March 13, 2001, 12:52 PM — Microsoft Corp. this week announced an enterprise-level firewall and Web caching technology that the software vendor billed as its first product aimed purely at IT security uses.
The new Internet Security and Acceleration (ISA) Server is a replacement for an entry-level proxy server package that Microsoft currently sells. Under development for more than three years and due for release later this month, the new software should give corporate users fairly robust firewall capabilities, according to analysts familiar with the technology.
The rollout of ISA Server follows several recent incidents in which Microsoft's own network security has been breached by intruders or malicious hackers. For example, the company acknowledged late last month that it "did not apply sufficient self-defense techniques" prior to being hit by two rounds of denial-of-service attacks that blocked access to its Web sites.

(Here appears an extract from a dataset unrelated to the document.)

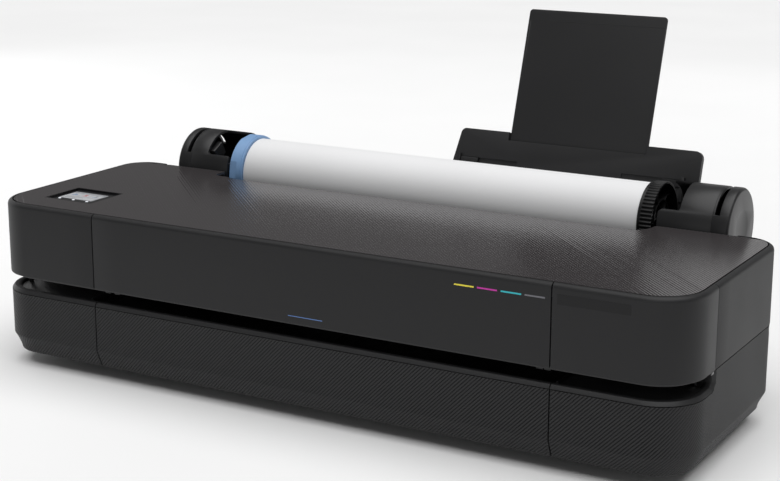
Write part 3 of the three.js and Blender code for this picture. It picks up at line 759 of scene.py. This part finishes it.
def rim_band(u0, u1, tall):
    """The smooth rim along the slot's lower edge; on a side cover it turns up beside the slot's end."""
    section = [
        (RIM_WIDTH, 0.5), (RIM_WIDTH - 0.15, 0.12), (4.6, 0.12), (4.2, 0.38), (0.7, 2.95), (0.3, 3.3), (0.05, 3.9),
        (0.0, 4.7), (0.0, 9.0), (0.35, 10.6), (1.3, 12.2), (2.8, 13.4), (4.5, 14.0), (5.4, 13.2), (3.6, 11.0),
        (2.8, 9.0), (2.8, 6.5), (4.4, 3.6), (8.6, 3.4), (8.6, 1.9), (RIM_WIDTH, 1.9),
    ]
    path = []
    if tall:
        a, b = (u0, ARC_U) if tall > 0 else (-ARC_U, u1)
        run = stations(a, b)
        if tall < 0:
            run = [-u for u in run][::-1]
        path = [(u, SLOT_BOTTOM, 0.0, -1.0) for u in run]
        path += [
            (ARC_U + CORNER_R * sind(t), ARC_Z - CORNER_R * cosd(t), sind(t), -cosd(t))
            for t in range(10, 91, 10)
        ]
        path.append((U_SEAM, SIDE_SEAM_Z - SIDE_GAP, 1.0, 0.0))
        path = [(tall * u, z, tall * du, dz) for u, z, du, dz in path]
    else:
        path = [(u, SLOT_BOTTOM, 0.0, -1.0) for u in stations(u0, u1)]
    verts = []
    for u, z, du, dz in path:
        verts += [(*plan(u + du * d, COVER_INSET + depth), z + dz * d) for d, depth in section]
    return bm_from(verts, grid_faces(len(path), len(section), flip=True) + end_caps(len(path), len(section)))


def lower_cover(name, u0, u1, tall):
    bm = joined(ribbed_wall(u0, u1, tall), rim_band(u0, u1, tall))
    piece(name, name + "_skin", bm, "ribbed", 22)


lower_cover("lower_cover_center", SEAM_LEFT + FRONT_GAP, SEAM_RIGHT - FRONT_GAP, 0)
lower_cover("lower_cover_left", -U_END, SEAM_LEFT - FRONT_GAP, -1)
lower_cover("lower_cover_right", SEAM_RIGHT + FRONT_GAP, U_END, 1)


# ---- upper covers
def upper_section(bottom):
    """Outer skin with a soft bottom edge and the rounded rim beside the lid; inner skin back down."""
    outer = [(1.3, bottom), (0.6, bottom + 0.25), (0.25, bottom + 0.9), (SKIN, bottom + 1.8)]
    rim = [(SKIN, RIM_TOP - 7.0), (0.35, RIM_TOP - 5.3), (0.9, RIM_TOP - 3.7), (2.0, RIM_TOP - 2.2)]
    rim += [(3.5, RIM_TOP - 1.1), (5.0, RIM_TOP - 0.4), (6.3, RIM_TOP - 0.05), (6.7, RIM_TOP - 0.1)]
    inner = [(6.8, RIM_TOP - 0.4), (6.8, RIM_TOP - 3.6), (4.6, RIM_TOP - 5.6), (2.8, RIM_TOP - 9.0)]
    return outer + rim + inner + [(2.8, bottom + 0.4), (2.4, bottom)]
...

Microsoft said ISA Server combines the ability to protect corporate networks from unauthorized access with an auditing feature that lets network administrators inspect incoming and outgoing traffic. Web caching technology is also included in an effort to boost overall application performance, the company added.
The firewall is available in two versions -- a standard edition that costs $1,499 per CPU and an enterprise release that starts at $5,999 per CPU. An evaluation copy of the software can be downloaded from Microsoft's Web site and will "have a seamless path to production" uses when ISA Server becomes generally available, the company said.
The software, which runs as a server application on top of Windows 2000 Server edition, should give users a firewall with enterprise-class capabilities, said Laura DiDio, an analyst at Giga Information Group Inc. in Cambridge, Mass.
"It will likely be of most appeal to Microsoft's installed base, but it can be up there with anything else in the market," DiDio said. ISA Server is engineered to be used in a cross-platform environment and doesn't need to be installed in an all-Windows environment, she added.